The torque exerted by the field is $\tau_{field} = -pE \sin\theta'$ (negative sign because torque tends to decrease $\theta$ towards 0). The torque by external agent is $\tau_{ext} = pE \sin\theta'$.

$ U(\theta) - 0 = \int_{90^\circ}^{\theta} pE \sin\theta' \, d\theta' $

$ U(\theta) = pE [-\cos\theta']_{90^\circ}^{\theta} = pE [-\cos\theta - (-\cos 90^\circ)] = pE [-\cos\theta - 0] $

$ U(\theta) = -pE \cos\theta $

In vector form, this is the dot product of the dipole moment and electric field vectors:

$ U = -\vec{p} \cdot \vec{E} $

The potential energy is minimum when $\vec{p}$ is parallel to $\vec{E}$ ($\theta = 0^\circ, \cos 0^\circ = 1$, $U = -pE$, stable equilibrium) and maximum when $\vec{p}$ is anti-parallel to $\vec{E}$ ($\theta = 180^\circ, \cos 180^\circ = -1$, $U = +pE$, unstable equilibrium).

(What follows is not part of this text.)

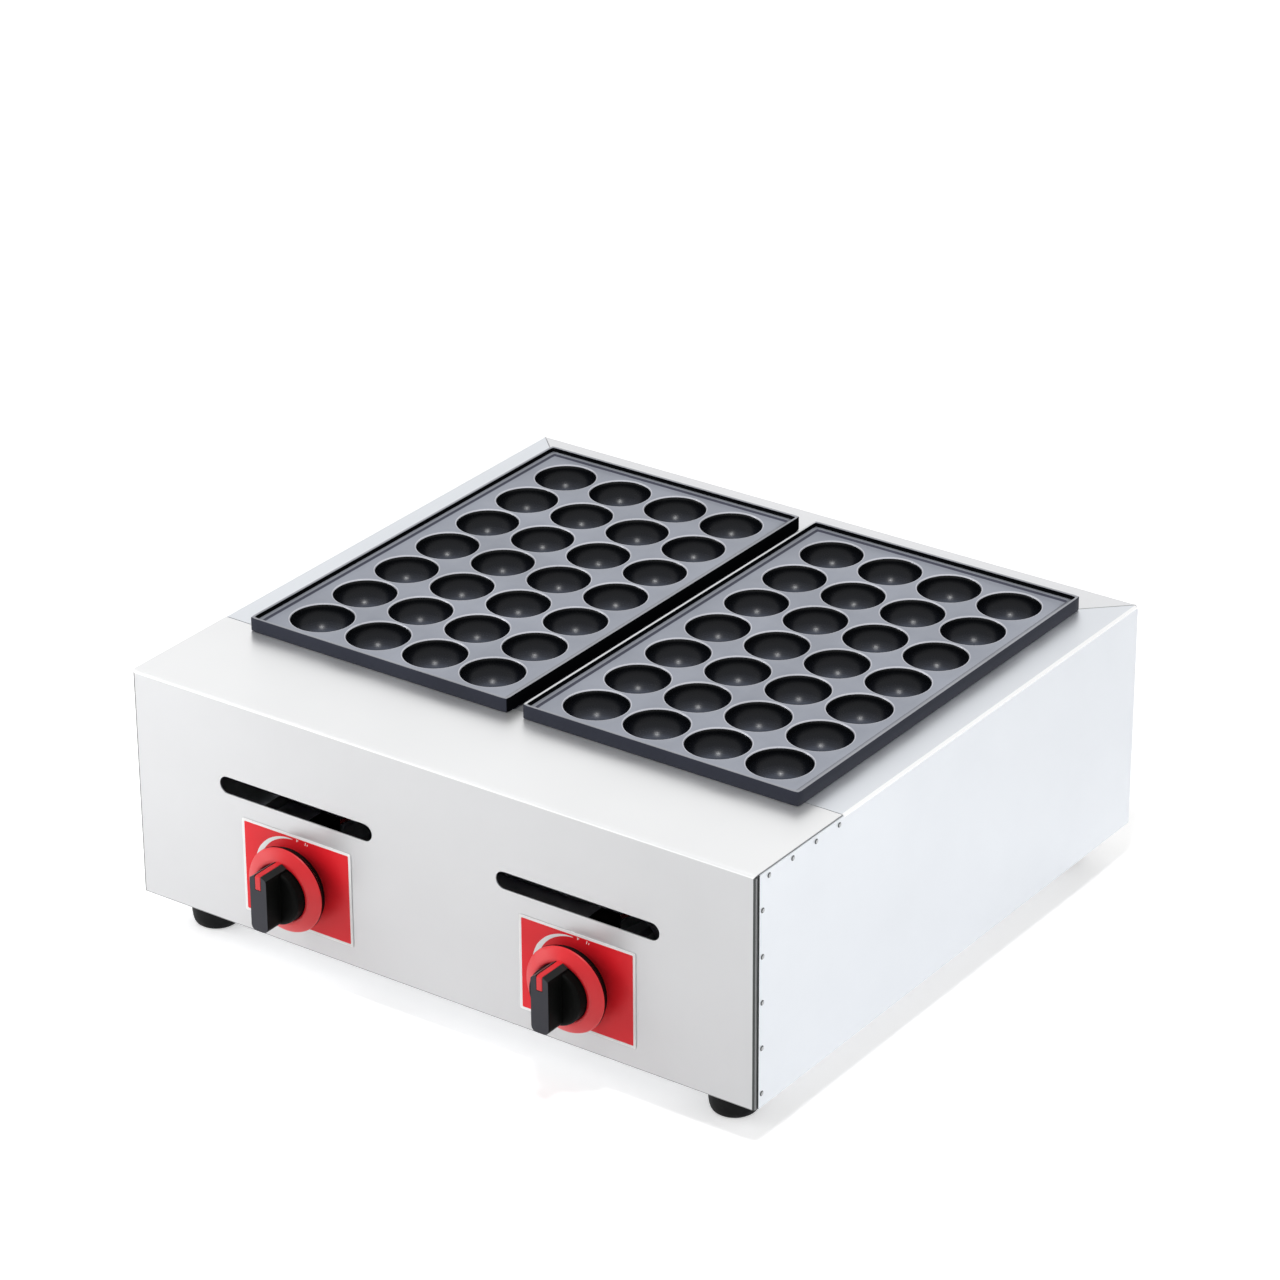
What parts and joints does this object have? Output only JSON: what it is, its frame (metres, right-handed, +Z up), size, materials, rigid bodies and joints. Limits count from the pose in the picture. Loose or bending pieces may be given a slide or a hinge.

Example 1. An electric dipole consists of two charges $+1 \, \text{nC}$ and $-1 \, \text{nC}$ separated by a distance of 2 cm. The dipole is placed in a uniform electric field of strength $10^4$ N/C. Calculate the magnitude of the torque on the dipole when its axis makes an angle of 30° with the electric field.

Answer:

Magnitude of charge, $q = 1$ nC $= 1 \times 10^{-9}$ C.

Separation distance, $2a = 2$ cm $= 2 \times 10^{-2}$ m.

Magnitude of electric field, $E = 10^4$ N/C.

Angle between dipole axis and electric field, $\theta = 30^\circ$.

Magnitude of the electric dipole moment, $p = q(2a)$.

$ p = (1 \times 10^{-9} \text{ C}) \times (2 \times 10^{-2} \text{ m}) = 2 \times 10^{-11} $ C·m.

The magnitude of the torque on the dipole in a uniform electric field is $\tau = pE \sin\theta$.

$ \tau = (2 \times 10^{-11} \text{ C} \cdot \text{m}) \times (10^4 \text{ N/C}) \times \sin(30^\circ) $

$ \sin(30^\circ) = 0.5 $.

$ \tau = (2 \times 10^{-11}) \times 10^4 \times 0.5 $ N·m.

$ \tau = (2 \times 0.5) \times 10^{(-11+4)} = 1 \times 10^{-7} $ N·m.

The magnitude of the torque on the dipole is $1 \times 10^{-7}$ Newton-metres.